Diego Igeño
No siempre uno es maceado con tal contundencia en las mismas fechas. La amistad es un tesoro incomensurable y raro que pocas veces se cruza en nuestro camino. Yo he sido afortunado. Esa rama del destino me ha tocado en algunas ocasiones, aunque, a veces, como ha sucedido ahora, como pasó hace tres años, se quiebre demasiado pronto. Una amistad se trenza con no pocos ingredientes: una pizca de confidencias, una buena dosis de momentos compartidos, unos gramos de abrazos y achuchones, unas gotas de comprensión y unas briznas de amor fraternal. Con todo ello y una cocción larga, en este caso de más de cuarenta años, surge el guiso de la amistad eterna, aquella que te fortalece, que te hace mejor persona, que te completa cuando te ves reflejado en la mirada del otro. Hay quien se empeña en destruir ese tesoro. A veces, la maledicencia y envidia de la gente, otras los malentendidos; otras, como en esta ocasión, es la Parca que despiadada cercena uno de los dos pilares que la sostienen. Vano empeño. Nada ni nadie puede destruir lo que es indestructible, ni horadar lo que se fraguó con el cemento del corazón; nadie ni nada podrá acabar con lo que no tiene fin. Ahora, amigo Agustín, has querido engañarme con una finta a la vida; has pretendido decirme adiós y que yo permaneciera impávido. No ha colado. Aunque te hayas ido, tú estás arraigado en cada una de mis células. Ahí permanecerás siempre y te harás visible en mis suspiros, en mis vivencias, en mis afanes y desvelos hasta que el destino nos premie con el reencuentro.

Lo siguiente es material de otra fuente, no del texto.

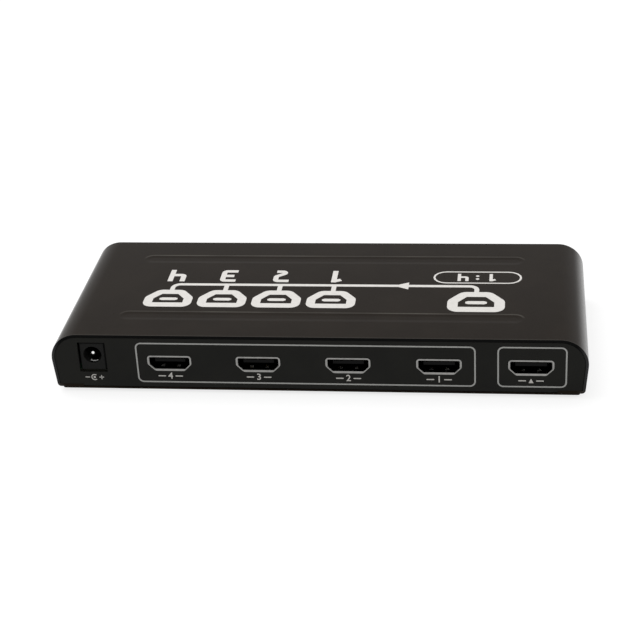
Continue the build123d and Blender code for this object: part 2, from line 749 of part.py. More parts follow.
def make_splitter_chip():
    """Square flat package with broken upper edges."""
    x, y = board_point(CHIP_PLACE_SHARE)
    half = CHIP_SIZE / 2
    low = board_top + CHIP_STANDOFF
    body = block(x - half, x + half, y - half, y + half, low, low + CHIP_THICKNESS)
    return chamfer(body.faces().sort_by(Axis.Z)[-1].edges(), length=CHIP_CHAMFER)


def make_splitter_chip_leads():
    """Four rows of leads round the chip."""
    x, y = board_point(CHIP_PLACE_SHARE)
    height = board_top + CHIP_STANDOFF + CHIP_THICKNESS / 2
    rows = []
    for quarter in range(4):
        rows += lead_row(x, y, CHIP_SIZE / 2, height, LEADS_PER_SIDE, LEAD_PITCH, quarter)
    return rows


def make_thermal_pad():
    """Soft pad between the chip and the heat sink."""
    x, y = board_point(CHIP_PLACE_SHARE)
    half = PAD_SIZE / 2
    low = board_top + CHIP_STANDOFF + CHIP_THICKNESS
    pad = block(x - half, x + half, y - half, y + half, low, low + PAD_THICKNESS)
    return fillet(pad.edges().filter_by(Axis.Z), radius=PAD_THICKNESS)


def make_heat_sink():
    """Extruded base with straight fins along Y."""
    x, y = board_point(CHIP_PLACE_SHARE)
    half = SINK_SIZE / 2
    low = board_top + CHIP_STANDOFF + CHIP_THICKNESS + PAD_THICKNESS
    sink = block(x - half, x + half, y - half, y + half, low, low + SINK_BASE)
    pitch = (SINK_SIZE - FIN_THICKNESS) / (FIN_COUNT - 1)
    root, top = low + SINK_BASE, low + SINK_BASE + SINK_HEIGHT
    for number in range(FIN_COUNT):
        x0 = x - half + number * pitch
        sink += block(x0, x0 + FIN_THICKNESS, y - half, y + half, root, top)
    return sink


def make_driver_chips():
    """One flat leadless chip in line with each socket."""
    chips = []
    half = DRIVER_SIZE / 2
    y0, y1 = driver_y - half, driver_y + half
    for x in PORTS.values():
        chip = block(x - half, x + half, y0, y1, board_top, board_top + DRIVER_THICKNESS)
        chips.append(chamfer(chip.faces().sort_by(Axis.Z)[-1].edges(), length=DRIVER_CHAMFER))
    return chips


def make_surge_protectors():
    """Two small arrays across the signal lines behind each socket."""
    y0 = contact_back + SURGE_GAP
    arrays = []
    for x in PORTS.values():
        for side in (-1, 1):
            centre = x + side * SURGE_SPACING / 2
            half = SURGE_LENGTH / 2
            top = board_top + SURGE_THICKNESS
            arrays.append(block(centre - half, centre + half, y0, y0 + SURGE_WIDTH, board_top, top))
    return arrays


def end_capped_chip(x, y, length, width, height, cap):
    """Small two-ended chip: its waist between the two end caps is a little lower and narrower."""
    step = cap / 4
    half, top = width / 2, board_top + height
    body = block(x - half, x + half, y - length / 2, y + length / 2, board_top, top)
    waist = length / 2 - cap
    for side in (-1, 1):
        x0, x1 = sorted((x + side * (half - step), x + side * (half + step)))
        body -= block(x0, x1, y - waist, y + waist, board_top - step, top + step)
    return body - block(x - width, x + width, y - waist, y + waist, top - step, top + step)


def passive(x, y):
    """One chip resistor or capacitor, its ends along Y."""
    return end_capped_chip(x, y, PASSIVE_LENGTH, PASSIVE_WIDTH, PASSIVE_THICKNESS, PASSIVE_CAP)


def make_chip_resistors():
    """A short row behind each driver chip."""
    y = driver_y + DRIVER_SIZE / 2 + PASSIVE_GAP + PASSIVE_LENGTH / 2
    middle = (RESISTORS_PER_PORT - 1) / 2
    places = [(number - middle) * RESISTOR_PITCH for number in range(RESISTORS_PER_PORT)]
    return [passive(x + place, y) for x in PORTS.values() for place in places]


def make_chip_capacitors():
    """One beside each side of every driver chip, and four round the splitter chip."""
    reach = DRIVER_SIZE / 2 + PASSIVE_GAP + PASSIVE_WIDTH / 2
    places = [(x + side * reach, driver_y) for x in PORTS.values() for side in (-1, 1)]
    x, y = board_point(CHIP_PLACE_SHARE)
    reach = SINK_SIZE / 2 + PASSIVE_GAP + PASSIVE_WIDTH / 2
    places += [(x + sx * reach, y + sy * CHIP_SIZE / 4) for sx in (-1, 1) for sy in (-1, 1)]
    return [passive(*place) for place in places]


def make_regulators():
    """Moulded bodies of the two voltage regulators."""
    bodies = []
    for share in REGULATOR_PLACE_SHARES:
        x, y = board_point(share)
        half_x, half_y = REGULATOR_LENGTH / 2, REGULATOR_WIDTH / 2
        low = board_top + CHIP_STANDOFF
        body = block(x - half_x, x + half_x, y - half_y, y + half_y, low, low + REGULATOR_THICKNESS)
        bodies.append(chamfer(body.faces().sort_by(Axis.Z)[-1].edges(), length=REGULATOR_CHAMFER))
    return bodies


def make_regulator_tabs():
    """Each regulator's wide tab on one side and three legs on the other, all lying on the board."""
    tabs = []
    for share in REGULATOR_PLACE_SHARES:
        x, y = board_point(share)
        edge = REGULATOR_WIDTH / 2
        top = board_top + REGULATOR_TAB_THICKNESS
        half = REGULATOR_TAB_WIDTH / 2
        tabs.append(block(x - half, x + half, y + edge, y + edge + REGULATOR_TAB_REACH, board_top, top))
        half = REGULATOR_LEG_WIDTH / 2
        for number in (-1, 0, 1):
            centre = x + number * REGULATOR_LEG_PITCH
            y0 = y - edge - REGULATOR_TAB_REACH
            tabs.append(block(centre - half, centre + half, y0, y - edge, board_top, top))
    return tabs


def make_power_inductor():
    """Square shielded inductor with broken corners and its round core in the top."""
    x, y = board_point(INDUCTOR_PLACE_SHARE)
    half = INDUCTOR_SIZE / 2
    top = board_top + INDUCTOR_HEIGHT
    body = block(x - half, x + half, y - half, y + half, board_top, top)
    body = chamfer(body.edges().filter_by(Axis.Z), length=INDUCTOR_CHAMFER)
    floor = top - INDUCTOR_CORE_DEPTH
    groove = post(x, y, floor, top + SEAM, INDUCTOR_CORE_RADIUS)
    groove -= post(x, y, floor - SEAM, top + 2 * SEAM, INDUCTOR_CORE_RADIUS - INDUCTOR_CORE_DEPTH)
    return body - groove


def make_capacitor_bases():
    """Square plastic feet of the electrolytic capacitors, two corners cut off."""
    bases = []
    for share in CAN_PLACE_SHARES:
        x, y = board_point(share)
        half = CAN_BASE_SIZE / 2
        base = block(x - half, x + half, y - half, y + half, board_top, board_top + CAN_BASE_HEIGHT)
        corners = base.edges().filter_by(Axis.Z).sort_by(Axis.X)[-2:]
        bases.append(chamfer(corners, length=CAN_BASE_CHAMFER))
    return bases


def make_capacitor_cans():
    """Aluminium cans with a rolled groove near the foot and a rounded top edge."""
    cans = []
    low = board_top + CAN_BASE_HEIGHT
    for share in CAN_PLACE_SHARES:
        x, y = board_point(share)
        can = post(x, y, low, low + CAN_HEIGHT, CAN_RADIUS)
        can = fillet(can.edges().filter_by(GeomType.CIRCLE).sort_by(Axis.Z)[-1], radius=CAN_EDGE_RADIUS)
        groove = Torus(CAN_RADIUS + CAN_GROOVE_DEPTH, 2 * CAN_GROOVE_DEPTH)
        cans.append(can - Pos(x, y, low + CAN_GROOVE_HEIGHT) * groove)
    return cans


def make_input_diode():
    """Moulded diode body on the board."""
    x, y = board_point(DIODE_PLACE_SHARE)
    half_x, half_y = DIODE_LENGTH / 2, DIODE_WIDTH / 2
    body = block(x - half_x, x + half_x, y - half_y, y + half_y, board_top, board_top + DIODE_HEIGHT)
    return chamfer(body.faces().sort_by(Axis.Z)[-1].edges(), length=DIODE_CHAMFER)


def make_input_fuse():
    """Resettable fuse, a larger end-capped chip."""
    x, y = board_point(FUSE_PLACE_SHARE)
    return end_capped_chip(x, y, FUSE_LENGTH, FUSE_WIDTH, FUSE_HEIGHT, FUSE_CAP)


def make_timing_crystal():
    """Oval can on a slightly wider rim."""
    x, y = board_point(CRYSTAL_PLACE_SHARE)
    rim = extrude(SlotOverall(CRYSTAL_LENGTH, CRYSTAL_WIDTH), amount=CRYSTAL_RIM)
    can = SlotOverall(CRYSTAL_LENGTH - 2 * CRYSTAL_RIM, CRYSTAL_WIDTH - 2 * CRYSTAL_RIM)
    can = extrude(can, amount=CRYSTAL_HEIGHT)
    can = fillet(can.faces().sort_by(Axis.Z)[-1].edges(), radius=CRYSTAL_RIM)
    return Pos(x, y, board_top) * (rim + can)


def make_memory_chips():
    """Small moulded packages that hold the display data."""
    chips = []
    for share in MEMORY_PLACE_SHARES:
        x, y = board_point(share)
        half_x, half_y = MEMORY_WIDTH / 2, MEMORY_LENGTH / 2
        low = board_top + CHIP_STANDOFF
        body = block(x - half_x, x + half_x, y - half_y, y + half_y, low, low + MEMORY_THICKNESS)
        chips.append(chamfer(body.faces().sort_by(Axis.Z)[-1].edges(), length=CHIP_CHAMFER))
    return chips


def make_memory_chip_leads():
    """Two rows of leads on each memory chip."""
    height = board_top + CHIP_STANDOFF + MEMORY_THICKNESS / 2
    rows = []
    for share in MEMORY_PLACE_SHARES:
        x, y = board_point(share)
        for quarter in (0, 2):
            rows += lead_row(x, y, MEMORY_WIDTH / 2, height, MEMORY_LEADS, MEMORY_LEAD_PITCH, quarter)
    return rows


def main():
    """Make and write every sub-part."""
    os.makedirs("parts", exist_ok=True)
    save("top_cover", make_top_cover())
    save("port_panel", make_port_panel())
    save("indicator_panel", make_indicator_panel())
    save("base_plate", make_base_plate())
    save("case_screws", *make_case_screws())
    save("rubber_feet", *make_rubber_feet())
    save("circuit_board", make_circuit_board())
    save("board_standoffs", *make_board_standoffs())
    save("board_screws", *make_board_screws())
    for name, x in PORTS.items():
        contacts = make_socket_contacts(x)
        save(name + "_shell", make_socket_shell(x))
        save(name + "_insulator", make_socket_insulator(x, contacts))
        save(name + "_contacts", *contacts)
    save("dc_jack_body", make_jack_body())
    save("dc_jack_pin", make_jack_pin())
    save("dc_jack_spring", make_jack_spring())
    save("splitter_chip", make_splitter_chip())
    save("splitter_chip_leads", *make_splitter_chip_leads())
    save("thermal_pad", make_thermal_pad())
    save("heat_sink", make_heat_sink())
    save("driver_chips", *make_driver_chips())
    save("surge_protectors", *make_surge_protectors())
    save("chip_resistors", *make_chip_resistors())
    save("chip_capacitors", *make_chip_capacitors())
    save("voltage_regulators", *make_regulators())
    save("regulator_tabs", *make_regulator_tabs())
    save("power_inductor", make_power_inductor())
    save("capacitor_bases", *make_capacitor_bases())
    save("capacitor_cans", *make_capacitor_cans())
    save("input_diode", make_input_diode())
    save("input_fuse", make_input_fuse())
    save("timing_crystal", make_timing_crystal())
    save("memory_chips", *make_memory_chips())
    save("memory_chip_leads", *make_memory_chip_leads())
    save("indicator_lamps", *[make_lamp(x) for x in lamp_places()])
    save("indicator_lamp_legs", *[leg for x in lamp_places() for leg in lamp_leg_blocks(x)])


main()
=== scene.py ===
"""Looks of a video splitter with one input and four outputs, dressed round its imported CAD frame.

Metres, +Z up. X runs along the case, the sockets face -Y, and the floor lies at Z = 0.
"""

import json
import logging
from dataclasses import dataclass
from enum import Enum
from functools import cache
from math import cos, pi, radians, sin, tan
from typing import Iterable, Optional, Sequence, Union

import bmesh
import bpy
from mathutils import Matrix, Vector


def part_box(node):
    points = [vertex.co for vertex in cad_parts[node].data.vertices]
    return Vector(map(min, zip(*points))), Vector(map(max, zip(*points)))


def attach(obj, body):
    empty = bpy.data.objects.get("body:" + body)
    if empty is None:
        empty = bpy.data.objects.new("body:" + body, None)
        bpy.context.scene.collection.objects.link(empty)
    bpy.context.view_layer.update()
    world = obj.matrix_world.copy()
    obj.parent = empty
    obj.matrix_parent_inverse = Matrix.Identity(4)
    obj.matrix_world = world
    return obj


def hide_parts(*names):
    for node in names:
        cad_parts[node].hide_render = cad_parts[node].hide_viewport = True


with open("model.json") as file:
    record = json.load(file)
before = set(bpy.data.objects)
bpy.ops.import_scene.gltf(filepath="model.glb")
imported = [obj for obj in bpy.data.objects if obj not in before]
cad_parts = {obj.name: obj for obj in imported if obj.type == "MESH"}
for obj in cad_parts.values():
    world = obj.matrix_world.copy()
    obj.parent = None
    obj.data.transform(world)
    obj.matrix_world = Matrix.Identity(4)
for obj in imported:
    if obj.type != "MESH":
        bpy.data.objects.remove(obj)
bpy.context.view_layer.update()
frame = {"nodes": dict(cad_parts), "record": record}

log = logging.getLogger("splitter")

MM = 0.001
Point2 = tuple[float, float]
Place = tuple[float, float, float]
Colour = tuple[float, float, float]
Limits = tuple[float, float, float, float]
Number = Union["Expr", float, int]
Object = bpy.types.Object
Socket = bpy.types.NodeSocket
Material = bpy.types.Material
PORT_NAMES = ("video_output_4", "video_output_3", "video_output_2", "video_output_1", "video_input")

# How many finer layers a noise carries
PLAIN_DETAIL = 0.0
SOFT_DETAIL = 1.0
FINE_DETAIL = 3.0

# Turns in degrees
FULL_TURN = 360
QUARTER_TURN = 90

# Above this height lies the roof, and from this X on lie the video sockets
ROOF_Z = 21.0 * MM
SOCKETS_X = -66.0 * MM

# Strokes of the bold digits, in shares of their height about the middle
DIGIT_STROKES: dict[int, list[list[Point2]]] = {
    1: [[(-0.26, 0.34), (0.06, 0.5)], [(0.08, 0.62), (0.08, -0.62)]],
    2: [[(-0.33, 0.5), (0.33, 0.5), (0.33, 0.02), (-0.33, -0.5), (0.36, -0.5)]],
    3: [[(-0.33, 0.5), (0.33, 0.5), (0.33, -0.5), (-0.33, -0.5)], [(-0.2, 0.0), (0.33, 0.0)]],
    4: [[(-0.31, 0.62), (-0.31, -0.06), (0.29, -0.06)], [(0.29, 0.62), (0.29, -0.62)]],
}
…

Por eso, esto que hoy escribo no será jamás un adiós, ni tan siquiera un hasta pronto, porque continúas aquí en todas ellas, en nosotros, en quienes tuvimos la inmensa suerte de enlazarnos a ti, en formar parte de tu vida, una vida que adornabas con la mayor de las virtudes: la bondad en su grado máximo, un bien que, desgraciadamente, ahora es muy escaso. Por eso, voy a seguir abrazándote, contándote cada día todas las cosas que con la complicidad de hermanos compartíamos, hablando de lo que tanto nos gustaba, te daré a leer todos mis escritos –incluido este- porque te entretenían en lo peor de tu enfermedad. Y te diré una sola palabra que resume todo lo que significas en mi vida: gracias, sin ti nada hubiera sido igual.
El vacío que has dejado resulta imposible de llenar, aunque el recuerdo de tus palabras y gestos, tu presencia en todos los que te quisimos te transporten enorme hacia la inmortalidad.